*Exercise details*: Print the line that contains "obj.data.transform(world)" and every line after it through the last line of the records below, exactly as written and nothing else.

*Input data*:
◆ ◆ ◆ ◆ ◆ ◆ ◆
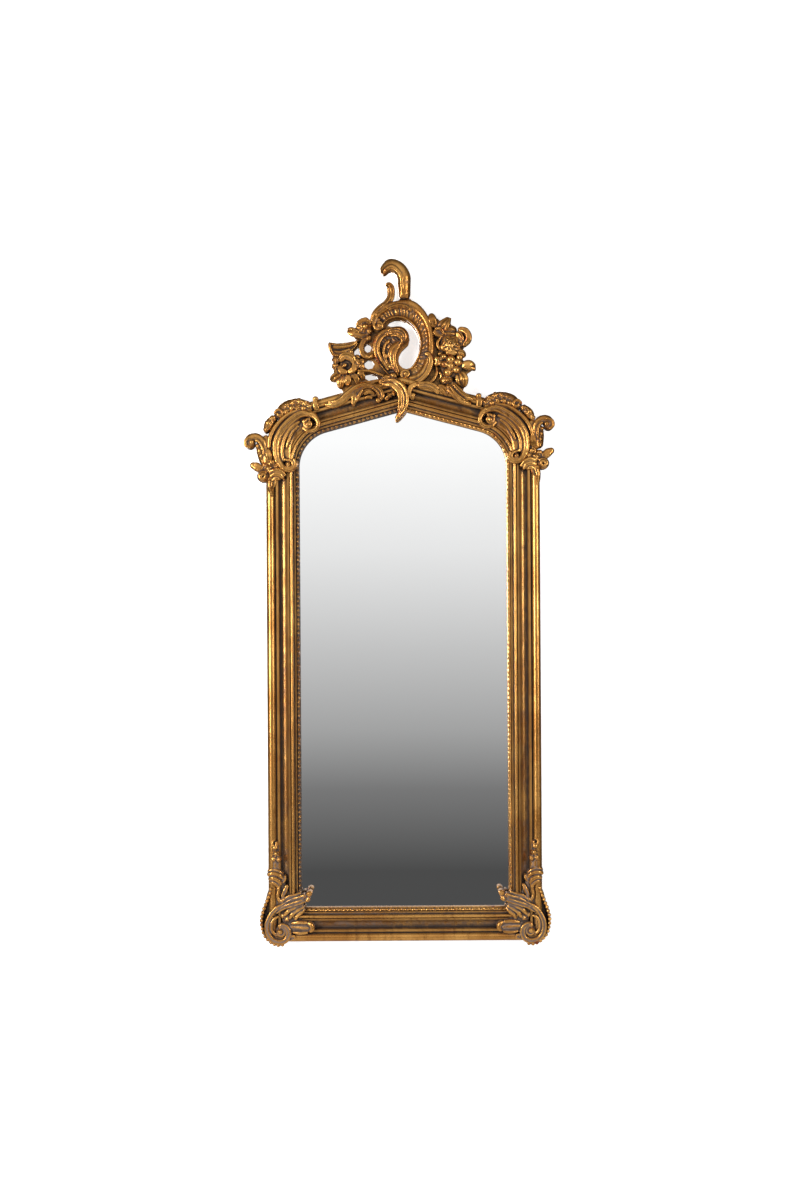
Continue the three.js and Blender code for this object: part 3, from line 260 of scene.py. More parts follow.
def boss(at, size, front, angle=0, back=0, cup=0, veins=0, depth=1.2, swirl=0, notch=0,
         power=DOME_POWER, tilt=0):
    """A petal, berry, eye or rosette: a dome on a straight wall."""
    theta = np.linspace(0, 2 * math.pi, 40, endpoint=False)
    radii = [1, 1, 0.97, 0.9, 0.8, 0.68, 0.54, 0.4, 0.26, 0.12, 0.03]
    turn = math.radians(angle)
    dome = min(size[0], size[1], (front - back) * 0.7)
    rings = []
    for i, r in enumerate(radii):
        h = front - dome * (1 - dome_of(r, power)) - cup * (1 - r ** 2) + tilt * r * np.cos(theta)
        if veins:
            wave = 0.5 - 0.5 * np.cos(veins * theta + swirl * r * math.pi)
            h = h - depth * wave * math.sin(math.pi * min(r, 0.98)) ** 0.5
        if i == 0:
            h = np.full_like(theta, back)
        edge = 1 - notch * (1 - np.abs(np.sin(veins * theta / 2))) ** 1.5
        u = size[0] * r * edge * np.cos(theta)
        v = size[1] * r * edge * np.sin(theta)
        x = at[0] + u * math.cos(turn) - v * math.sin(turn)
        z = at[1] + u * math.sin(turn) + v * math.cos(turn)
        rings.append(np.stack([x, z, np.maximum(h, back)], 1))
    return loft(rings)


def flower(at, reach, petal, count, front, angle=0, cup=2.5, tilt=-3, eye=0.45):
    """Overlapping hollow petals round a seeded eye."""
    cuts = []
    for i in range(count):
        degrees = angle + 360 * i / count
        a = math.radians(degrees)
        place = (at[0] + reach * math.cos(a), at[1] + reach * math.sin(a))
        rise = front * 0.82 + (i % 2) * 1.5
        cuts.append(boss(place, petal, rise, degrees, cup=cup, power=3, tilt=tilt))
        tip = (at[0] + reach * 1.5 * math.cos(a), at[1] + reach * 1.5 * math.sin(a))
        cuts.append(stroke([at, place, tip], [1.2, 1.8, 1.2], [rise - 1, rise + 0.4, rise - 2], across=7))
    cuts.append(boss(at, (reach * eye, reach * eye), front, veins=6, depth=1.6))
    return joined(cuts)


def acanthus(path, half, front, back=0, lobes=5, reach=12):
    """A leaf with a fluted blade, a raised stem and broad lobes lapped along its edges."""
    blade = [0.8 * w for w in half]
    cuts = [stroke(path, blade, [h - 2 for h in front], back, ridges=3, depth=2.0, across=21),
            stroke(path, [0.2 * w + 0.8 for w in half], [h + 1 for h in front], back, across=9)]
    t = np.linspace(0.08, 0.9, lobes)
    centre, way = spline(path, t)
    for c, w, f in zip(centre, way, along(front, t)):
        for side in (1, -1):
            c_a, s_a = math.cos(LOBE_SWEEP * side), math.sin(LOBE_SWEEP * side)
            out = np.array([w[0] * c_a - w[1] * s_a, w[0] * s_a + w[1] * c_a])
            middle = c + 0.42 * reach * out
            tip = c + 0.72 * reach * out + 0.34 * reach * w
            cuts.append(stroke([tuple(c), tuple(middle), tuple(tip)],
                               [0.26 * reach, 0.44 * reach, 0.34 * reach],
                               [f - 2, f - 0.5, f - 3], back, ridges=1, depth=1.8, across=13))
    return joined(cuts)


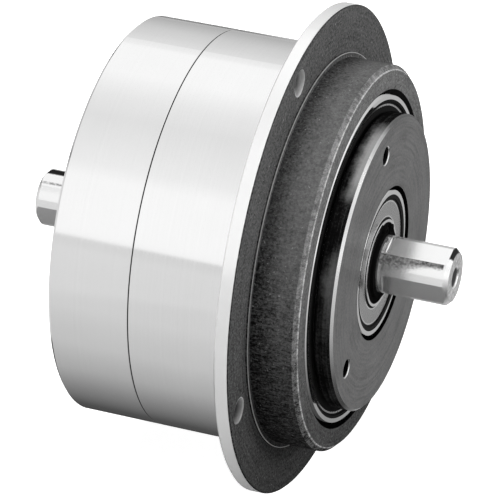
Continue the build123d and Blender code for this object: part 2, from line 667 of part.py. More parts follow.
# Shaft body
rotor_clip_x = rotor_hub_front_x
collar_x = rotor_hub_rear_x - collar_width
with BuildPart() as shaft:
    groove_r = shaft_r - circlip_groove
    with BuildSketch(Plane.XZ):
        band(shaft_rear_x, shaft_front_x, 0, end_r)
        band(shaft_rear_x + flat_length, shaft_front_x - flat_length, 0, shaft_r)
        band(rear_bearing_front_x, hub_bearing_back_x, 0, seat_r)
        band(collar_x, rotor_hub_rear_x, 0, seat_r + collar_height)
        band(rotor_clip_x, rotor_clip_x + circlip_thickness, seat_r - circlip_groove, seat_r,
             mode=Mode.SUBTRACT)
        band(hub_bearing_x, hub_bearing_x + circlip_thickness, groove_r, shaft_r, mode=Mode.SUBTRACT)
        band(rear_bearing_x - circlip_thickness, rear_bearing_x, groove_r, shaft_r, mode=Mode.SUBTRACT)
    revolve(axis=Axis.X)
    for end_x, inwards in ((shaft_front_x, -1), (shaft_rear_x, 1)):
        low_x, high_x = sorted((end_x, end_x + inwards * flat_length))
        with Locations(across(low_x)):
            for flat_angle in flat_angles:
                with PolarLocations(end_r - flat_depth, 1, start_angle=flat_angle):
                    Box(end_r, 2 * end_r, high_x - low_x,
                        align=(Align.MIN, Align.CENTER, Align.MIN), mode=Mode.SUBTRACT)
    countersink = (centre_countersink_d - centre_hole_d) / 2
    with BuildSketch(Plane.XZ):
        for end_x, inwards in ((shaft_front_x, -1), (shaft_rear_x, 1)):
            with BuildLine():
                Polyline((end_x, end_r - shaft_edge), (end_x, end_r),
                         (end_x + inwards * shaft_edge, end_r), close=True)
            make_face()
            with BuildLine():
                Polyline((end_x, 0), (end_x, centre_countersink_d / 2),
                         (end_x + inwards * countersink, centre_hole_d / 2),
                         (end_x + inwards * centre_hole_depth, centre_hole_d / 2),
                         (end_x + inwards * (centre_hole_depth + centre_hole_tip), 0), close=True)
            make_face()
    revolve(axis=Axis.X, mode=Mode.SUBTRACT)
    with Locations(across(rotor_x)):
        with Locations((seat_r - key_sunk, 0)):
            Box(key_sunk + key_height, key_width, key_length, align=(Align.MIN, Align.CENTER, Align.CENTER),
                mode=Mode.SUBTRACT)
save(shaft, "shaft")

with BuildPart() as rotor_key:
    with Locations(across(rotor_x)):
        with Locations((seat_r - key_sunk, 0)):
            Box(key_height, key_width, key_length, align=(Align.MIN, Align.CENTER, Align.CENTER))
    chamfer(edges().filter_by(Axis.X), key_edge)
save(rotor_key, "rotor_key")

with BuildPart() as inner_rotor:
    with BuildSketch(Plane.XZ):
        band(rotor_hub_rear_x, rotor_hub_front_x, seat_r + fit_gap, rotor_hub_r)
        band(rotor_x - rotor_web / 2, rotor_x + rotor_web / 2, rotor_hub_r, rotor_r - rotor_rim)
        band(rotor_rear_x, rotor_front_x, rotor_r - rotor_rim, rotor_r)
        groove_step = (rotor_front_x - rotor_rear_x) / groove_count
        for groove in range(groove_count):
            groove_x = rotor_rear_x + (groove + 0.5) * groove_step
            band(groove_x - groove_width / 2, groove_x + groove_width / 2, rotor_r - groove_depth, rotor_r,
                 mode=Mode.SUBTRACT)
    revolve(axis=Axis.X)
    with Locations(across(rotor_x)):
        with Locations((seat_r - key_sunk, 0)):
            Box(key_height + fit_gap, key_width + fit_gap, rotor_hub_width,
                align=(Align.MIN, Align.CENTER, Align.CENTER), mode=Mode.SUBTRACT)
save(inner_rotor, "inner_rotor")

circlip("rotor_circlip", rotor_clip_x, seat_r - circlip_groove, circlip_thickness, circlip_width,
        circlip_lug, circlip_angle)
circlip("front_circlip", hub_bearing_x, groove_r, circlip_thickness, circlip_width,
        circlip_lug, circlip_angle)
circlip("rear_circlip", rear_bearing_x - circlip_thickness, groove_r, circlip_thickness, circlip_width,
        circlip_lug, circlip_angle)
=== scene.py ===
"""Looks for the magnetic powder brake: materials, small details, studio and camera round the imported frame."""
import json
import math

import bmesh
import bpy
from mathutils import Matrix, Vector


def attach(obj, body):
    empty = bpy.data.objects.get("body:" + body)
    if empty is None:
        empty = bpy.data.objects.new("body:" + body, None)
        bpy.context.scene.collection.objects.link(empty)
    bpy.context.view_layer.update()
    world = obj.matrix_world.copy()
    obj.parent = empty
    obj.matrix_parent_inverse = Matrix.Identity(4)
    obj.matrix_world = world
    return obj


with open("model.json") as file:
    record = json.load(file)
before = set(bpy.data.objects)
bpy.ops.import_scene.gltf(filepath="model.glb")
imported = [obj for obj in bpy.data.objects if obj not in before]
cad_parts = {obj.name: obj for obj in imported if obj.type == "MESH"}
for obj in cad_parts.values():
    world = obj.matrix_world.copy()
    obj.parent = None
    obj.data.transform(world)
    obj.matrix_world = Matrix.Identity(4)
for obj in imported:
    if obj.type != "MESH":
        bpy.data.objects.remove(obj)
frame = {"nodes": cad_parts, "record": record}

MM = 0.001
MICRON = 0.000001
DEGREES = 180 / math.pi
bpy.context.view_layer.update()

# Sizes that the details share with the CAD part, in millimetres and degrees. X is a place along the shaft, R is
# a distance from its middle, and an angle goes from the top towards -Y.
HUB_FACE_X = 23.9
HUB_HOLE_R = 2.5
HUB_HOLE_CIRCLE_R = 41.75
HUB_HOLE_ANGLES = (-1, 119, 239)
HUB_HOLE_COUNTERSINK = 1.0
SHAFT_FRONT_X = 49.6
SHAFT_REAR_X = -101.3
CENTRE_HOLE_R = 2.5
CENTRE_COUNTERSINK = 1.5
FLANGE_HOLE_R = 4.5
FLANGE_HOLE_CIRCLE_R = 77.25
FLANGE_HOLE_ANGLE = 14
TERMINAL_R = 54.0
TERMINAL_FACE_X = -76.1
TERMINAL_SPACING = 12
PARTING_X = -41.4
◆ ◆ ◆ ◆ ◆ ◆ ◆
*Exercise solution*:
    obj.data.transform(world)
    obj.matrix_world = Matrix.Identity(4)
for obj in imported:
    if obj.type != "MESH":
        bpy.data.objects.remove(obj)
frame = {"nodes": cad_parts, "record": record}

MM = 0.001
MICRON = 0.000001
DEGREES = 180 / math.pi
bpy.context.view_layer.update()

# Sizes that the details share with the CAD part, in millimetres and degrees. X is a place along the shaft, R is
# a distance from its middle, and an angle goes from the top towards -Y.
HUB_FACE_X = 23.9
HUB_HOLE_R = 2.5
HUB_HOLE_CIRCLE_R = 41.75
HUB_HOLE_ANGLES = (-1, 119, 239)
HUB_HOLE_COUNTERSINK = 1.0
SHAFT_FRONT_X = 49.6
SHAFT_REAR_X = -101.3
CENTRE_HOLE_R = 2.5
CENTRE_COUNTERSINK = 1.5
FLANGE_HOLE_R = 4.5
FLANGE_HOLE_CIRCLE_R = 77.25
FLANGE_HOLE_ANGLE = 14
TERMINAL_R = 54.0
TERMINAL_FACE_X = -76.1
TERMINAL_SPACING = 12
PARTING_X = -41.4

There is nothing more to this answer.